Stated problem
Give the listing again in full, exactly as written.

## START

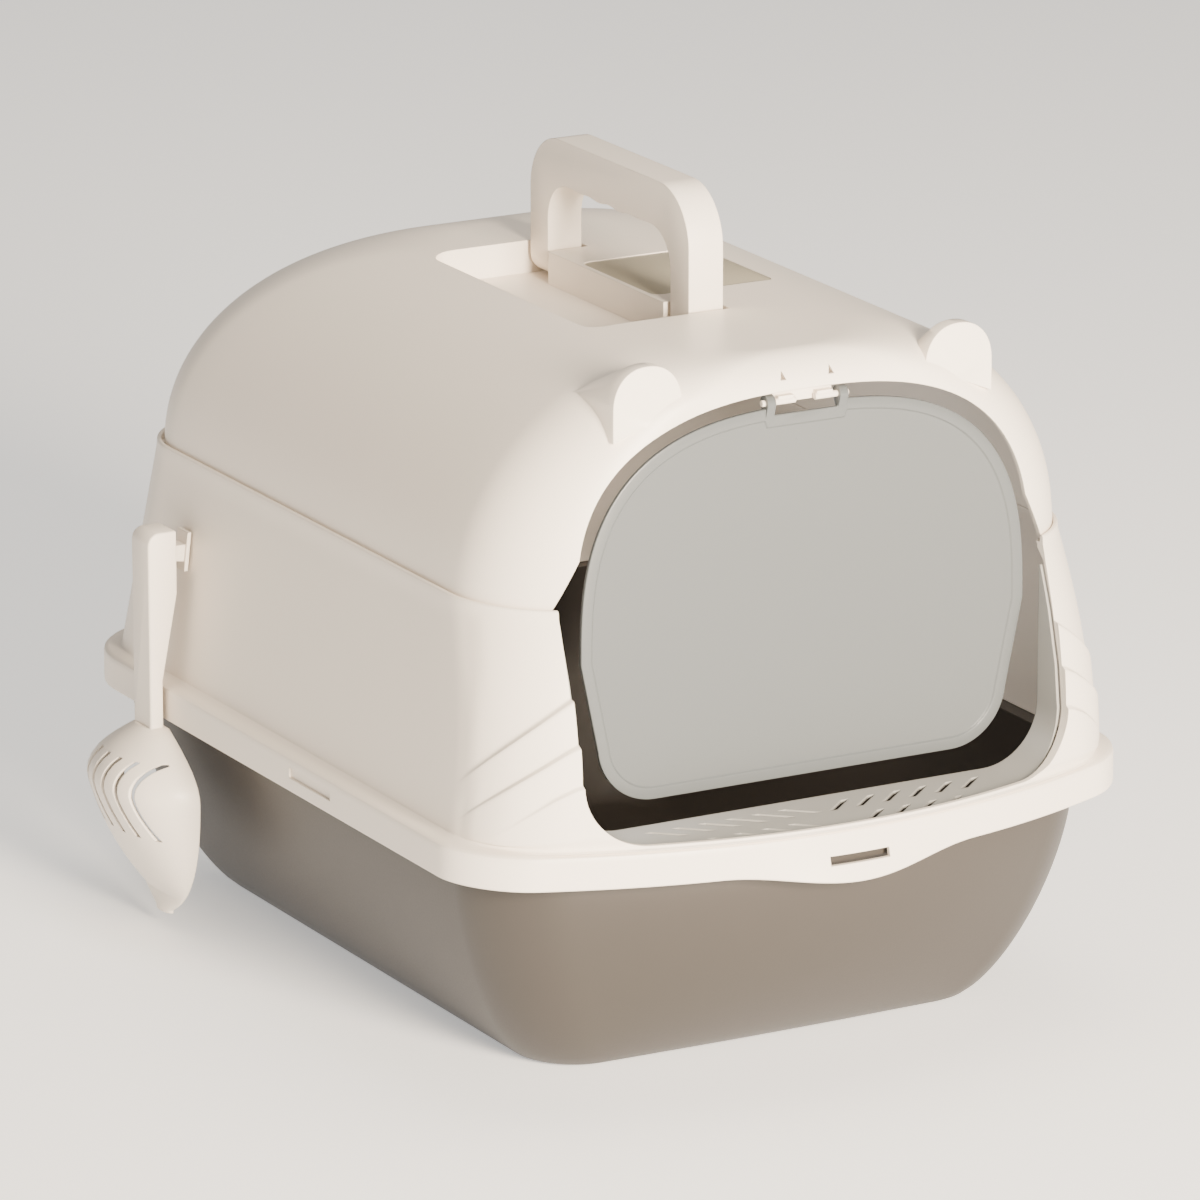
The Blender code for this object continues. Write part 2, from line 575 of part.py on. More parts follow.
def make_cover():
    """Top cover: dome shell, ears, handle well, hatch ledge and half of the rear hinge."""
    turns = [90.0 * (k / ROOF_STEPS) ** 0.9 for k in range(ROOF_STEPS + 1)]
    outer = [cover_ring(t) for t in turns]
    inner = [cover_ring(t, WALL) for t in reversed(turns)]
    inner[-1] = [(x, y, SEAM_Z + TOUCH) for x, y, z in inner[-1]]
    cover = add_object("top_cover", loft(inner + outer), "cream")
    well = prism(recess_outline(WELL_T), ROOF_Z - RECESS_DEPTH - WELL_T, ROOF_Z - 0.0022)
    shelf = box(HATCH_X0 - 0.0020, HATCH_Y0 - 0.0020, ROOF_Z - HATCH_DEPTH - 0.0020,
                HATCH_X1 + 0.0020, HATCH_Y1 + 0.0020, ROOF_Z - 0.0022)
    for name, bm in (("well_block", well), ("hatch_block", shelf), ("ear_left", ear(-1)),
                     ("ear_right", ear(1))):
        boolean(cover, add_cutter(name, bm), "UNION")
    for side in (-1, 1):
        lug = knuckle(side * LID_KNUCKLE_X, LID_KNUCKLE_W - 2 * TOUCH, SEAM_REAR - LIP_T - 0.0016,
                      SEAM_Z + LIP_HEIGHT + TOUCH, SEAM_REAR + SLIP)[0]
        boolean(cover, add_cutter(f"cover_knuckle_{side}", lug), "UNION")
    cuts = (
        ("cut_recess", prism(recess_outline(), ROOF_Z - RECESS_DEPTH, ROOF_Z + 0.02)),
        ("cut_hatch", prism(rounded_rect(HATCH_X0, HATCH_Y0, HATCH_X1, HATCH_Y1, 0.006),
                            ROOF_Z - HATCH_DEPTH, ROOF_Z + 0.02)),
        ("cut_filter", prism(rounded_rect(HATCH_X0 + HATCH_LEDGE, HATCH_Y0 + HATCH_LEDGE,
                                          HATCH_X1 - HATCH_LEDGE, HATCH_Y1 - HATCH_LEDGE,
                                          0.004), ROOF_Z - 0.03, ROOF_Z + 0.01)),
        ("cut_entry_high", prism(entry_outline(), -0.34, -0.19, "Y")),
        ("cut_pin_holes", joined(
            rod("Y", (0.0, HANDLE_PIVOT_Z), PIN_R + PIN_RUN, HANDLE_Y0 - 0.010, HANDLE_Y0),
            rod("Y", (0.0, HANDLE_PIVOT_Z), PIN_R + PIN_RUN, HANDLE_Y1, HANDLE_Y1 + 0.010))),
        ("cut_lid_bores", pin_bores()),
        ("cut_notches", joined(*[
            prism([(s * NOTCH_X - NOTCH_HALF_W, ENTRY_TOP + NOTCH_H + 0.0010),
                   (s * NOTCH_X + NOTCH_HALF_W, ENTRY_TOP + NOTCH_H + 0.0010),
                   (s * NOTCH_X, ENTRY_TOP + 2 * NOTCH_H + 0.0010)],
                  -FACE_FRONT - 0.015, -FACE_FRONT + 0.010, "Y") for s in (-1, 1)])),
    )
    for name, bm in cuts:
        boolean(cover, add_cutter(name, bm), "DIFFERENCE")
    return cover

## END

Worked answer
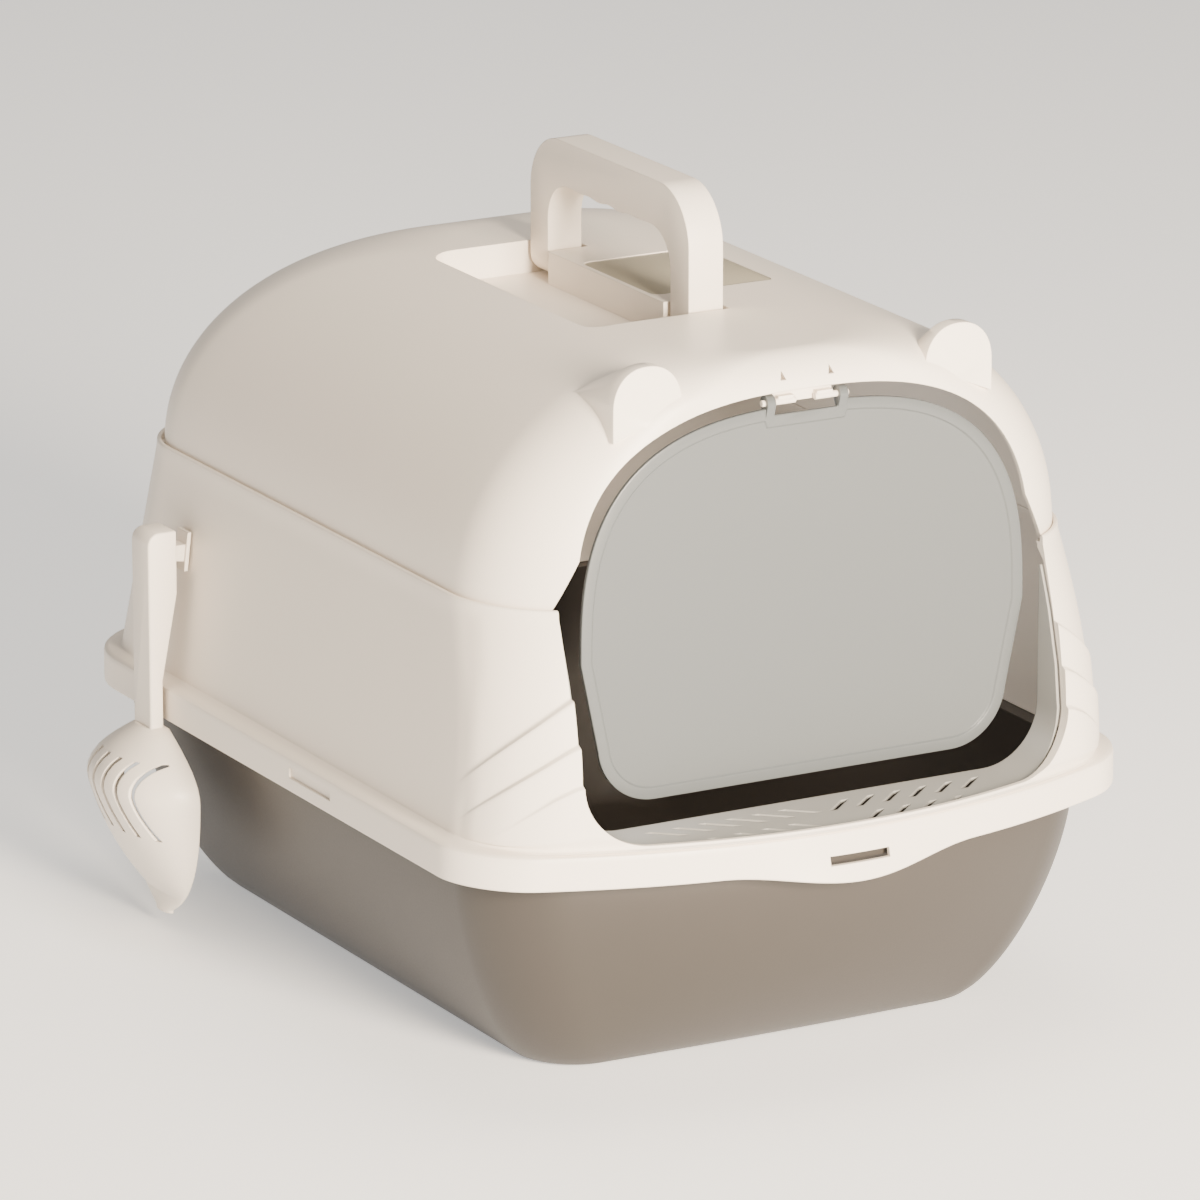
The Blender code for this object continues. Write part 2, from line 575 of part.py on. More parts follow.
def make_cover():
    """Top cover: dome shell, ears, handle well, hatch ledge and half of the rear hinge."""
    turns = [90.0 * (k / ROOF_STEPS) ** 0.9 for k in range(ROOF_STEPS + 1)]
    outer = [cover_ring(t) for t in turns]
    inner = [cover_ring(t, WALL) for t in reversed(turns)]
    inner[-1] = [(x, y, SEAM_Z + TOUCH) for x, y, z in inner[-1]]
    cover = add_object("top_cover", loft(inner + outer), "cream")
    well = prism(recess_outline(WELL_T), ROOF_Z - RECESS_DEPTH - WELL_T, ROOF_Z - 0.0022)
    shelf = box(HATCH_X0 - 0.0020, HATCH_Y0 - 0.0020, ROOF_Z - HATCH_DEPTH - 0.0020,
                HATCH_X1 + 0.0020, HATCH_Y1 + 0.0020, ROOF_Z - 0.0022)
    for name, bm in (("well_block", well), ("hatch_block", shelf), ("ear_left", ear(-1)),
                     ("ear_right", ear(1))):
        boolean(cover, add_cutter(name, bm), "UNION")
    for side in (-1, 1):
        lug = knuckle(side * LID_KNUCKLE_X, LID_KNUCKLE_W - 2 * TOUCH, SEAM_REAR - LIP_T - 0.0016,
                      SEAM_Z + LIP_HEIGHT + TOUCH, SEAM_REAR + SLIP)[0]
        boolean(cover, add_cutter(f"cover_knuckle_{side}", lug), "UNION")
    cuts = (
        ("cut_recess", prism(recess_outline(), ROOF_Z - RECESS_DEPTH, ROOF_Z + 0.02)),
        ("cut_hatch", prism(rounded_rect(HATCH_X0, HATCH_Y0, HATCH_X1, HATCH_Y1, 0.006),
                            ROOF_Z - HATCH_DEPTH, ROOF_Z + 0.02)),
        ("cut_filter", prism(rounded_rect(HATCH_X0 + HATCH_LEDGE, HATCH_Y0 + HATCH_LEDGE,
                                          HATCH_X1 - HATCH_LEDGE, HATCH_Y1 - HATCH_LEDGE,
                                          0.004), ROOF_Z - 0.03, ROOF_Z + 0.01)),
        ("cut_entry_high", prism(entry_outline(), -0.34, -0.19, "Y")),
        ("cut_pin_holes", joined(
            rod("Y", (0.0, HANDLE_PIVOT_Z), PIN_R + PIN_RUN, HANDLE_Y0 - 0.010, HANDLE_Y0),
            rod("Y", (0.0, HANDLE_PIVOT_Z), PIN_R + PIN_RUN, HANDLE_Y1, HANDLE_Y1 + 0.010))),
        ("cut_lid_bores", pin_bores()),
        ("cut_notches", joined(*[
            prism([(s * NOTCH_X - NOTCH_HALF_W, ENTRY_TOP + NOTCH_H + 0.0010),
                   (s * NOTCH_X + NOTCH_HALF_W, ENTRY_TOP + NOTCH_H + 0.0010),
                   (s * NOTCH_X, ENTRY_TOP + 2 * NOTCH_H + 0.0010)],
                  -FACE_FRONT - 0.015, -FACE_FRONT + 0.010, "Y") for s in (-1, 1)])),
    )
    for name, bm in cuts:
        boolean(cover, add_cutter(name, bm), "DIFFERENCE")
    return cover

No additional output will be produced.